Problem to work on :: Starting with the first line and ending with the line that holds "from the stem.", repeat the material exactly.
─── Dataset extract ───
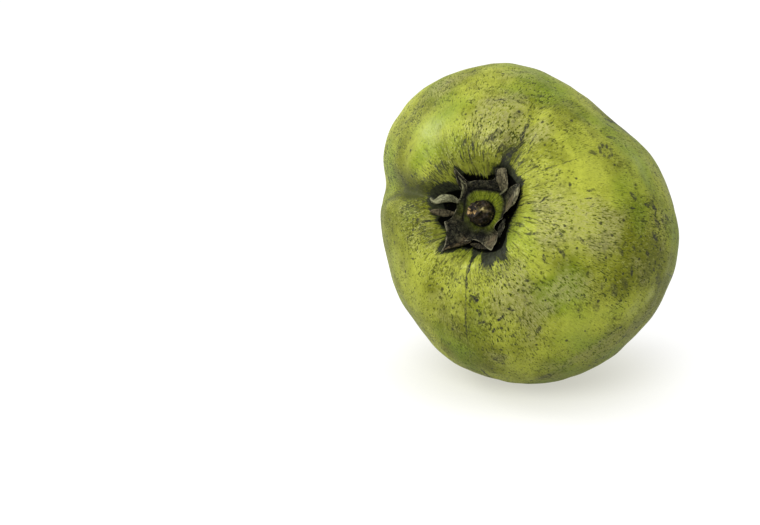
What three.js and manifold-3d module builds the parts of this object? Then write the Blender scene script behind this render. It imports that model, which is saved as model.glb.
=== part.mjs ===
// A whole black sapote, Diospyros nigra: the fruit, its dried calyx and the stub of its stem.
//
// Each piece is shaped in the fruit's own frame. +Z runs out of the fruit along its stem, and
// for someone who looks at the stem end +X is to the right and +Y is up. The fruit then leans
// over, in one group, onto the small flat spot that it rests on.

import * as THREE from 'three';
import { mergeVertices } from 'three/addons/utils/BufferGeometryUtils.js';
import Module from 'manifold-3d';

// Driving dimensions, in millimetres. Angles are in degrees: an azimuth is counted round the
// stem from +X towards +Y, and a polar angle from the stem.

// The body: a round, slightly full ellipsoid before its lobes swell.
const BODY_RADIUS = 39;
const STEM_HALF = 41.5;
const BLOSSOM_HALF = 35;
const FULLNESS = 0.94;
const OFF_STEM = 2.2; // how far the body's middle lies to the right of the stem's line

// Each lobe swells the body outwards round one direction, and fades at an angle, its spread.
const LOBES = [
  { azimuth: 115, polar: 50, height: 17, spread: 30 }, // the upper lobe
  { azimuth: 145, polar: 80, height: 12, spread: 20 }, // its shoulder
  { azimuth: 100, polar: 80, height: 6, spread: 15 }, // its top corner
  { azimuth: 5, polar: 50, height: 18, spread: 40 }, // the large right lobe
  { azimuth: -90, polar: 60, height: 12, spread: 40 }, // the lower lobe
  { azimuth: -170, polar: 60, height: 5, spread: 30 }, // the small left lobe
];

// A furrow between two lobes runs out of the hollow as far as a polar angle, its reach. Its bend
// is the azimuth in radians that it turns through for each radian of polar angle.
const FURROWS = [
  { azimuth: 70, bend: 0.3, depth: 5, width: 4.5, reach: 40 },
  { azimuth: 169, bend: 0, depth: 6, width: 5, reach: 60 },
  { azimuth: -110, bend: 0, depth: 3.5, width: 5, reach: 34 },
  { azimuth: -55, bend: 0, depth: 1.5, width: 7, reach: 40 },
];
const FURROW_START = 30; // polar angle where a furrow has its stated azimuth
const FURROW_FADE = 7; // polar angle over which a furrow runs out
const FURROW_CLEAR = 10; // radius of the hollow's floor, which has no furrows
const FURROW_CLEAR_STEEPNESS = 4;

// The hollow that holds the calyx, and the shallow dimple at the blossom end.
const HOLLOW = { depth: 14, radius: 14.5, steepness: 4 };
const DIMPLE = { depth: 3, radius: 12, steepness: 2 };

// The calyx: a thin leathery plate that lines the hollow. Its four broad lobes end in points,
// and its rim lifts a little off the skin.
const CALYX_THICKNESS = 1;
const CALYX_RADIUS = 10;
const CALYX_LIFT = 0.7;
const CALYX_POINTS = [
  { azimuth: 125, reach: 16.5, breadth: 11 },
  { azimuth: 98, reach: 11, breadth: 14 },
  { azimuth: 70, reach: 16.5, breadth: 12 },
  { azimuth: 33, reach: 18.5, breadth: 11 },
  { azimuth: 12, reach: 12.5, breadth: 14 },
  { azimuth: -22, reach: 7.5, breadth: 14 },
  { azimuth: -60, reach: 14, breadth: 12 },
  { azimuth: -92, reach: 9.5, breadth: 14 },
  { azimuth: -124, reach: 17.5, breadth: 13 },
  { azimuth: -158, reach: 12.5, breadth: 9 },
  { azimuth: 172, reach: 17, breadth: 8 },
];

// The stem stub: a woody knob with a rounded shoulder and a narrower cut tip.
const STUB_RADIUS = 4.4;
const STUB_HEIGHT = 7.4;
const STUB_TIP_RADIUS = 1.9;

// How the fruit lies: where its stem heads and how far that rises, and how deep the rest is.
const STEM_HEADING = 25;
const STEM_RISE = 24;
const REST_DEPTH = 1.2;

const GAP = 0.3; // kept between pieces that touch

// Facets round the stem and from pole to pole.
const FRUIT_FACETS = [64, 42];
const CALYX_FACETS = [56, 16];
const STUB_FACETS = 24;
const POLE_CROWDING = 1.35; // above 1, the fruit's rings crowd towards the stem end

const rad = THREE.MathUtils.degToRad;

const direction = (polar, azimuth) => new THREE.Vector3(
  Math.sin(polar) * Math.cos(azimuth),
  Math.sin(polar) * Math.sin(azimuth),
  Math.cos(polar),
);

const sum = (list, value) => list.reduce((total, item) => total + value(item), 0);

// How far the lobes swell the body in one direction: a rounded bump for each lobe.
const swelling = (towards) => sum(LOBES, (lobe) => {
  const nearness = towards.dot(direction(rad(lobe.polar), rad(lobe.azimuth)));
  return lobe.height * Math.exp((nearness - 1) / rad(lobe.spread) ** 2);
});

// How deep the furrows are at a radius from the stem's axis: each is a rounded channel.
function furrowing(polar, azimuth, radius) {
  const clear = 1 - Math.exp(-((radius / FURROW_CLEAR) ** FURROW_CLEAR_STEEPNESS));
  return clear * sum(FURROWS, (furrow) => {
    const turn = azimuth - rad(furrow.azimuth) - furrow.bend * (polar - rad(FURROW_START));
    const facing = Math.max(0, Math.cos(turn)) ** 2;
    const channel = Math.exp(-((radius * Math.sin(turn) / furrow.width) ** 2));
    const fade = 1 + Math.exp((polar - rad(furrow.reach)) / rad(FURROW_FADE));
    return furrow.depth * facing * channel / fade;
  });
}

const sunken = (pit, radius) => pit.depth * Math.exp(-((radius / pit.radius) ** pit.steepness));

const radiusOf = (point) => Math.hypot(point.x, point.y);

// A point of the skin: the ellipsoid, its lobes, its furrows, and the pits at its two ends.
function skinPoint(polar, azimuth) {
  const stemSide = polar < Math.PI / 2;
  const ring = BODY_RADIUS * Math.sin(polar) ** FULLNESS;
  const height = (stemSide ? STEM_HALF : BLOSSOM_HALF) * Math.cos(polar);
  const point = new THREE.Vector3(ring * Math.cos(azimuth), ring * Math.sin(azimuth), height);
  const outwards = direction(polar, azimuth);
  point.addScaledVector(outwards, swelling(outwards));
  point.x += OFF_STEM * (stemSide ? Math.sin(polar) ** 2 : 1);
  point.addScaledVector(outwards, -furrowing(polar, azimuth, radiusOf(point)));
  const radius = radiusOf(point);
  point.z += stemSide ? -sunken(HOLLOW, radius) : sunken(DIMPLE, radius);
  return point;
}

// The skin point of the stem end at a radius from the stem's axis, found by halving steps.
function stemEndPoint(radius, azimuth) {
  let low = 0;
  let high = Math.PI / 3;
  for (let step = 0; step < 24; step += 1) {
    const middle = (low + high) / 2;
    if (radiusOf(skinPoint(middle, azimuth)) < radius) low = middle;
    else high = middle;
  }
  return skinPoint(low, azimuth);
}

// The skin's outward normal there, from three points a small step apart.
function stemEndNormal(radius, azimuth) {
  const step = 0.4;
  const near = Math.max(radius, step);
  const here = stemEndPoint(near, azimuth);
  const out = stemEndPoint(near + step, azimuth).sub(here);
  const round = stemEndPoint(near, azimuth + step / near).sub(here);
  return out.cross(round).normalize();
}

// A closed sphere of shared vertices, with its poles on Z, whose points are then moved.
function movedSphere([around, along], move) {
  const sphere = new THREE.SphereGeometry(1, around, along).rotateX(Math.PI / 2);
  sphere.deleteAttribute('normal');
  sphere.deleteAttribute('uv');
  const geometry = mergeVertices(sphere);
  const places = geometry.attributes.position;
  for (let i = 0; i < places.count; i += 1) {
    const point = new THREE.Vector3().fromBufferAttribute(places, i);
    const polar = Math.acos(THREE.MathUtils.clamp(point.z, -1, 1));
    const moved = move(polar, Math.atan2(point.y, point.x));
    places.setXYZ(i, moved.x, moved.y, moved.z);
  }
  return geometry;
}

const wasm = await Module();
wasm.setup();

const toSolid = (geometry) => new wasm.Manifold(new wasm.Mesh({
  numProp: 3,
  vertProperties: geometry.attributes.position.array,
  triVerts: new Uint32Array(geometry.index.array),
}));

function toGeometry(solid) {
  const mesh = solid.getMesh();
  const geometry = new THREE.BufferGeometry();
  geometry.setAttribute('position', new THREE.BufferAttribute(mesh.vertProperties, 3));
  geometry.setIndex(new THREE.BufferAttribute(mesh.triVerts, 1));
  return geometry;
}

// How the fruit's own frame stands in the world: the stem heads to the front left and rises.
function lying() {
  const heading = rad(STEM_HEADING);
  const rise = rad(STEM_RISE);
  const stem = new THREE.Vector3(
    -Math.cos(rise) * Math.sin(heading),
    -Math.cos(rise) * Math.cos(heading),
    Math.sin(rise),
  );
  const right = new THREE.Vector3(Math.cos(heading), -Math.sin(heading), 0);
  const up = new THREE.Vector3().crossVectors(stem, right);
  return new THREE.Matrix4().makeBasis(right, up, stem);
}

// The ground, seen from the fruit's own frame, pressed a little way into its lowest point.
function groundUnder(fruit, pose) {
  const reach = 200;
  const lowest = new THREE.Box3().setFromBufferAttribute(
    fruit.clone().applyMatrix4(pose).attributes.position,
  ).min.z;
  const ground = new THREE.BoxGeometry(reach, reach, reach);
  ground.deleteAttribute('normal');
  ground.deleteAttribute('uv');
  ground.translate(0, 0, lowest + REST_DEPTH - reach / 2);
  return mergeVertices(ground).applyMatrix4(pose.clone().invert());
}

function fruitGeometry(pose) {
  const whole = movedSphere(FRUIT_FACETS, (polar, azimuth) => (
    skinPoint(Math.PI * (polar / Math.PI) ** POLE_CROWDING, azimuth)
  ));
  return toGeometry(toSolid(whole).subtract(toSolid(groundUnder(whole, pose))));
}

// The calyx's rim: a small disc with a rounded point towards each of its azimuths.
const calyxReach = (azimuth) => CALYX_RADIUS + sum(CALYX_POINTS, (point) => {
  const turn = azimuth - rad(point.azimuth);
  const away = Math.atan2(Math.sin(turn), Math.cos(turn)) / rad(point.breadth);
  return (point.reach - CALYX_RADIUS) * Math.exp(-(away ** 2));
});

// The upper half of a sphere becomes the calyx's face, and the lower half its back.
function calyxGeometry() {
  return movedSphere(CALYX_FACETS, (polar, azimuth) => {
    const share = Math.sin(polar);
    const radius = share * calyxReach(azimuth);
    const side = Math.sign(Math.cos(polar)) * Math.sqrt(1 - share ** 6);
    const offset = GAP + CALYX_LIFT * share ** 2 + CALYX_THICKNESS * (1 + side) / 2;
    return stemEndPoint(radius, azimuth).addScaledVector(stemEndNormal(radius, azimuth), offset);
  });
}

// The stub is turned round the stem's axis: a flared foot, a bulging knob and a cut tip.
function stubGeometry() {
  const profile = [
    [0, 0],
    [STUB_RADIUS * 0.92, 0],
    [STUB_RADIUS, STUB_HEIGHT * 0.15],
    [STUB_RADIUS * 0.98, STUB_HEIGHT * 0.4],
    [STUB_RADIUS * 0.86, STUB_HEIGHT * 0.6],
    [STUB_RADIUS * 0.66, STUB_HEIGHT * 0.75],
    [STUB_TIP_RADIUS, STUB_HEIGHT * 0.85],
    [STUB_TIP_RADIUS, STUB_HEIGHT],
    [0, STUB_HEIGHT],
  ].map(([radius, height]) => new THREE.Vector2(radius, height));
  return new THREE.LatheGeometry(profile, STUB_FACETS).rotateX(Math.PI / 2);
}

// Materials: waxy green skin, dried brown-black leaf and dark woody stem.
const skin = new THREE.MeshStandardMaterial({ color: 0x86942b, roughness: 0.45, metalness: 0 });
const driedLeaf = new THREE.MeshStandardMaterial({ color: 0x3b3a33, roughness: 0.7, metalness: 0 });
const stemWood = new THREE.MeshStandardMaterial({ color: 0x2b241b, roughness: 0.65, metalness: 0 });

function named(name, geometry, material) {
  const mesh = new THREE.Mesh(geometry, material);
  mesh.name = name;
  return mesh;
}

const pose = lying();
const fruit = named('fruit', fruitGeometry(pose), skin);
const calyx = named('calyx', calyxGeometry(), driedLeaf);
const stub = named('stem_stub', stubGeometry(), stemWood);

// The stub stands on the calyx, clear of its face where that is highest round the stub's foot.
const footHeights = [0, 90, 180, 270].map((azimuth) => stemEndPoint(STUB_RADIUS, rad(azimuth)).z);
stub.position.z = Math.max(...footHeights) + GAP + CALYX_THICKNESS + GAP;

// The origin is on the ground, under the middle of the fruit's box.
const sapote = new THREE.Group();
sapote.add(fruit, calyx, stub);
sapote.quaternion.setFromRotationMatrix(pose);
const box = new THREE.Box3().setFromObject(sapote, true);
const middle = box.getCenter(new THREE.Vector3());
sapote.position.set(-middle.x, -middle.y, -box.min.z);

export default sapote;
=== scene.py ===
import math

import bpy
import numpy as np
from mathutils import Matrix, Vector


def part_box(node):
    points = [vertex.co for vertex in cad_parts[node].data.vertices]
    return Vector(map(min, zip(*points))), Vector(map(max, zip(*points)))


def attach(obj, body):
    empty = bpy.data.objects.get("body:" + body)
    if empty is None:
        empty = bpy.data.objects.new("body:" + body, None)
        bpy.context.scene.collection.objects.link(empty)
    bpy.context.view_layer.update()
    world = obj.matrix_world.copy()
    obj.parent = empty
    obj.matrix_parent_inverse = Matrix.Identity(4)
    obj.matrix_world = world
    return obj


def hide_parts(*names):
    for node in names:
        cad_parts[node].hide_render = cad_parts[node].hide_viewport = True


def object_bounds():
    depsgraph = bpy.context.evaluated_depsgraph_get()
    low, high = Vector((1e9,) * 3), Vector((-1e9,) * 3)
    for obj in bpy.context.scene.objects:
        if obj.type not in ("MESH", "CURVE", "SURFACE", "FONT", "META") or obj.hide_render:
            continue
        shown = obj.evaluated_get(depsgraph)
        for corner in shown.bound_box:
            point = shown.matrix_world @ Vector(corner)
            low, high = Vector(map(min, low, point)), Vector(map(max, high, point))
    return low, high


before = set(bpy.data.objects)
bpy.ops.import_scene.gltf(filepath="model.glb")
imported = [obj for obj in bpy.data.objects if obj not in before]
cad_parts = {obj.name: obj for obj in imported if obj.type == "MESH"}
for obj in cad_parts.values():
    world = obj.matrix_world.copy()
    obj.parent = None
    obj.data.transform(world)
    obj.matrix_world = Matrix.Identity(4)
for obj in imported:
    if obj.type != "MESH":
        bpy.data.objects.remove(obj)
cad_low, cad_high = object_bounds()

# The fruit: one grown body of soft flesh in a thin waxy skin. Four lobes swell round the stem
# end with furrows between them, a hollow holds the calyx, and it lies on a small flat spot.
MM = 0.001
BODY_RADIUS, STEM_HALF, BLOSSOM_HALF = 39 * MM, 41.5 * MM, 35 * MM
FULLNESS = 0.94
OFF_STEM = 2.2 * MM
# Azimuth round the stem from +X, polar angle from the stem, height in mm, spread in degrees.
LOBES = (
    (115, 50, 17, 30),  # the upper lobe
    (145, 80, 12, 20),  # its shoulder
    (100, 80, 6, 15),  # its top corner
    (5, 50, 18, 40),  # the large right lobe
    (-90, 60, 12, 40),  # the lower lobe
    (-170, 60, 5, 30),  # the small left lobe
)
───
Response ::
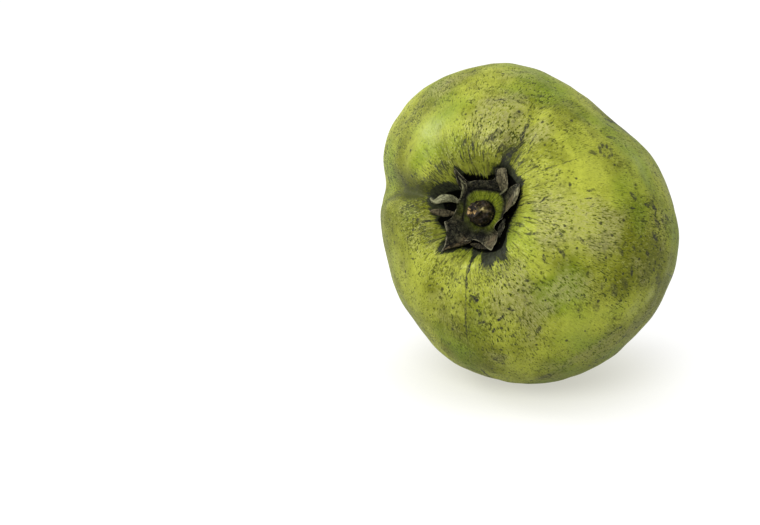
What three.js and manifold-3d module builds the parts of this object? Then write the Blender scene script behind this render. It imports that model, which is saved as model.glb.
=== part.mjs ===
// A whole black sapote, Diospyros nigra: the fruit, its dried calyx and the stub of its stem.
//
// Each piece is shaped in the fruit's own frame. +Z runs out of the fruit along its stem, and
// for someone who looks at the stem end +X is to the right and +Y is up. The fruit then leans
// over, in one group, onto the small flat spot that it rests on.

import * as THREE from 'three';
import { mergeVertices } from 'three/addons/utils/BufferGeometryUtils.js';
import Module from 'manifold-3d';

// Driving dimensions, in millimetres. Angles are in degrees: an azimuth is counted round the
// stem from +X towards +Y, and a polar angle from the stem.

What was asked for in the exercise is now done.